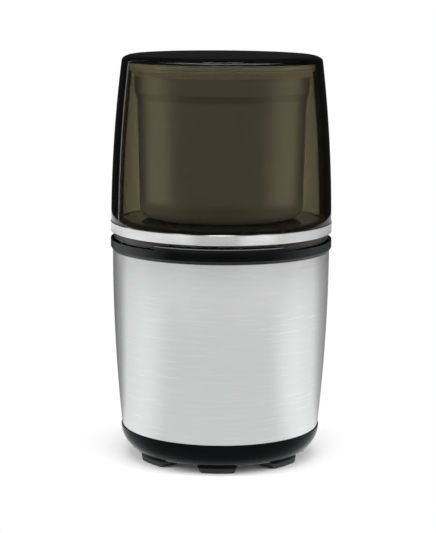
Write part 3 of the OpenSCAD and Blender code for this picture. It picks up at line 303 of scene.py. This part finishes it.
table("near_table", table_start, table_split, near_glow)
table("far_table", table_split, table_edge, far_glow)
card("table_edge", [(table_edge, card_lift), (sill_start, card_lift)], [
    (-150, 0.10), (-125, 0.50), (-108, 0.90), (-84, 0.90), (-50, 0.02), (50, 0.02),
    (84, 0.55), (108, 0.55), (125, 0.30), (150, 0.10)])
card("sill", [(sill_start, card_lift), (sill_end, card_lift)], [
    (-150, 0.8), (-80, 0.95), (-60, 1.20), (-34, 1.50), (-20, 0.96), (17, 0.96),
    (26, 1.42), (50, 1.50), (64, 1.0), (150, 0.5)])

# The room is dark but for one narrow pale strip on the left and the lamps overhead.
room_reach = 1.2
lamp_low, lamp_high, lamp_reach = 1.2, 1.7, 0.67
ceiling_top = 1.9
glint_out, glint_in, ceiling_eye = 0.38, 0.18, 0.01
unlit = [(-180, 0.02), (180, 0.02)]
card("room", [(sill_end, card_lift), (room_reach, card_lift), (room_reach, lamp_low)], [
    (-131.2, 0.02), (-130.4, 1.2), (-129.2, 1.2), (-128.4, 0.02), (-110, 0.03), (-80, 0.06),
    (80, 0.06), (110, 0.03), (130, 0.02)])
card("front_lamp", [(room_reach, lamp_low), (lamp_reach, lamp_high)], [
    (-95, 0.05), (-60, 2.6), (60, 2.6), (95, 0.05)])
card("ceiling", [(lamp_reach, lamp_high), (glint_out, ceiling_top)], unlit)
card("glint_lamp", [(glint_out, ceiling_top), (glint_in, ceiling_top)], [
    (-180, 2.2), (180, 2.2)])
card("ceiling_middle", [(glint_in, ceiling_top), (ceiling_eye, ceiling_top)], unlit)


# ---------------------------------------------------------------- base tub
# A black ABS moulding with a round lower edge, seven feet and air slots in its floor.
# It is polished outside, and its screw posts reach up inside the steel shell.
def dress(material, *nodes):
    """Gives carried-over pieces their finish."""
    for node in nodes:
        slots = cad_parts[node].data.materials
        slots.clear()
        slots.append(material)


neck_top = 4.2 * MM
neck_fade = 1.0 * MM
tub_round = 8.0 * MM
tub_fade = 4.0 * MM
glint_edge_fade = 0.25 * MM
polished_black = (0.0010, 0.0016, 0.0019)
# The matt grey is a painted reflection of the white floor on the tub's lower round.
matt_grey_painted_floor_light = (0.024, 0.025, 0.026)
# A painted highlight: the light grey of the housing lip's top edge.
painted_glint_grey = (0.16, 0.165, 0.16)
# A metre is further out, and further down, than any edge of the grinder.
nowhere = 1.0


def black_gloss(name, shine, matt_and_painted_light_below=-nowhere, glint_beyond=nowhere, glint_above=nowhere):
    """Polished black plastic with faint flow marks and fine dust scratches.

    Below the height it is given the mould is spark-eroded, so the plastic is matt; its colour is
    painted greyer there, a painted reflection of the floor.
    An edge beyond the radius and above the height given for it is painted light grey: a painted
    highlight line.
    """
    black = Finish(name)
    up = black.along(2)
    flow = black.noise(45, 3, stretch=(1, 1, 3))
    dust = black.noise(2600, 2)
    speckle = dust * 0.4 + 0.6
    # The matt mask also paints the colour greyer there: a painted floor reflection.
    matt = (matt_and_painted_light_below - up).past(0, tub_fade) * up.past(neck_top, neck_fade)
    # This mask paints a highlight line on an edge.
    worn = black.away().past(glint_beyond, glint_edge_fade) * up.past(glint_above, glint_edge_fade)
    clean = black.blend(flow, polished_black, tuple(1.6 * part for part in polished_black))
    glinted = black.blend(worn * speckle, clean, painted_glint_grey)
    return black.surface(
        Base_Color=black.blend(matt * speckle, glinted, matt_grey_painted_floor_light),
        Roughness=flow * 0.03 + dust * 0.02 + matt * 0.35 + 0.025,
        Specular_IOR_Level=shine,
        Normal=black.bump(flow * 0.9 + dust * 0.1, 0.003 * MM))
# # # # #
→ GIVEN INSTRUCTION
In the listing above, locate the line with "slots = cad_parts[node].data.materials" and the line with "nowhere = 1.0", then extract exactly those lines and every line between them, and nothing more.

→ COMPLETED TASK
        slots = cad_parts[node].data.materials
        slots.clear()
        slots.append(material)


neck_top = 4.2 * MM
neck_fade = 1.0 * MM
tub_round = 8.0 * MM
tub_fade = 4.0 * MM
glint_edge_fade = 0.25 * MM
polished_black = (0.0010, 0.0016, 0.0019)
# The matt grey is a painted reflection of the white floor on the tub's lower round.
matt_grey_painted_floor_light = (0.024, 0.025, 0.026)
# A painted highlight: the light grey of the housing lip's top edge.
painted_glint_grey = (0.16, 0.165, 0.16)
# A metre is further out, and further down, than any edge of the grinder.
nowhere = 1.0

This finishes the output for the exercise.